道なりに右に進み、皇居の堀沿いを走る内堀通り、そして晴海通り、左折して日比谷通りに入ると丸の内だ。
前後左右のクルマ台数は多く、且つ巡行速度は速く、経路案内標識を見て、その行先とマップを頭の中で重ねる余裕がなくなり、ナビどおりに運転することで精一杯になってはいたが、左に皇居、右に旧大名屋敷だった丸の内の高層ビル街を見回しながら、ハンドルを握っていた。
信号で停まると安堵しながら、見えたのは堀側をランニングする人たちの姿で、ここを走る気持ち良さを分かったような気がした。
和田倉門の信号を右折すると、東京駅が遠くに見え、次第に目の前に近付く。
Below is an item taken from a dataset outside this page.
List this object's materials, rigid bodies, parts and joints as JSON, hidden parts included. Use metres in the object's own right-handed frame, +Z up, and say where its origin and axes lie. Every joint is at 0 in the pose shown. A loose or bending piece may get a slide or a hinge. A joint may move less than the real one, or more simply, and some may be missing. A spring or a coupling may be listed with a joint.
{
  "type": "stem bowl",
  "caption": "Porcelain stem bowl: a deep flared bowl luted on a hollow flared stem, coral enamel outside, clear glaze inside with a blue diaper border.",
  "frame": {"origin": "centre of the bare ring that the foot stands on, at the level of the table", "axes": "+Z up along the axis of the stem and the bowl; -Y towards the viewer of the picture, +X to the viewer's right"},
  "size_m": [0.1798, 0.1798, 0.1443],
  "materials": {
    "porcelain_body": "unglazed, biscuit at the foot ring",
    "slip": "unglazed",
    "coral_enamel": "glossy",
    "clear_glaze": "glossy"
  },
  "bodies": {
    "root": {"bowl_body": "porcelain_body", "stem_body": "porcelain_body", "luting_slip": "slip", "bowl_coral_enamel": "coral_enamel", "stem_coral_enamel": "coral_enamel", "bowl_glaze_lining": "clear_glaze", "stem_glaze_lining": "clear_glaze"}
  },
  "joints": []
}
これこそ「上京」なんだと思いながらも、上京のゴールは目の前の東京駅なのか、バックミラーで見える皇居なのか、そんなことを思いながら、R4に入っていった。
それにしても、クルマも人も早く動いており、東京は忙しい街だ。これが、上京した感想だった。
この先も、今日の目的地の越谷までも道の駅はない。娘宅はR4を北上して右折すればたどり着くので、気持ちは楽になったものの、まだまだ交通量は多く、3車線のどこを走るかによっては、渋滞にはまってしまうため、それを注意しながら走った。
ビルの高さが次第に低くなり、荒川を渡った先もまだ東京都内だが、もう埼玉県と思えるほどだ。埼玉県の草加市街に入った。高架の東京外環道を潜ると越谷は間もなくだ。注意深く右折して、住宅街に入り、娘宅に到着した。
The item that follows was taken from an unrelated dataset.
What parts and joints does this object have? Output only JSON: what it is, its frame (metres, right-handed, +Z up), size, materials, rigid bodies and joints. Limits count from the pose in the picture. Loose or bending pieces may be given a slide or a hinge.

娘宅から徒歩2分の範囲内に、大型のドラッグストアが2店、コンビニが1店、レストランが2店もある。自宅に冷蔵庫は不要だねと娘に言うと、笑っていた。久し振りの孫との夕食は楽しいひと時だった。
静岡県内の自宅から越谷までは幾つかのルートが考えられる。
前回の“霞ケ浦・房総半島のキャンピングカーの旅”では、山梨県から奥秩父山塊の主峰の甲武信ヶ岳近くの雁坂トンネルを抜け秩父往還を走るルートだった。
今回はR246で丹沢山塊の南側を走るルートで日本橋を通過した。
次回は、富士山の北を回って富士吉田からR20に入り、相模湖と高尾山麓を経由してみよう。
こんなことを考えられるのも多分、時間的な余裕のあるセカンドライフの「キャンピングカーの旅」ならではことなのだろう。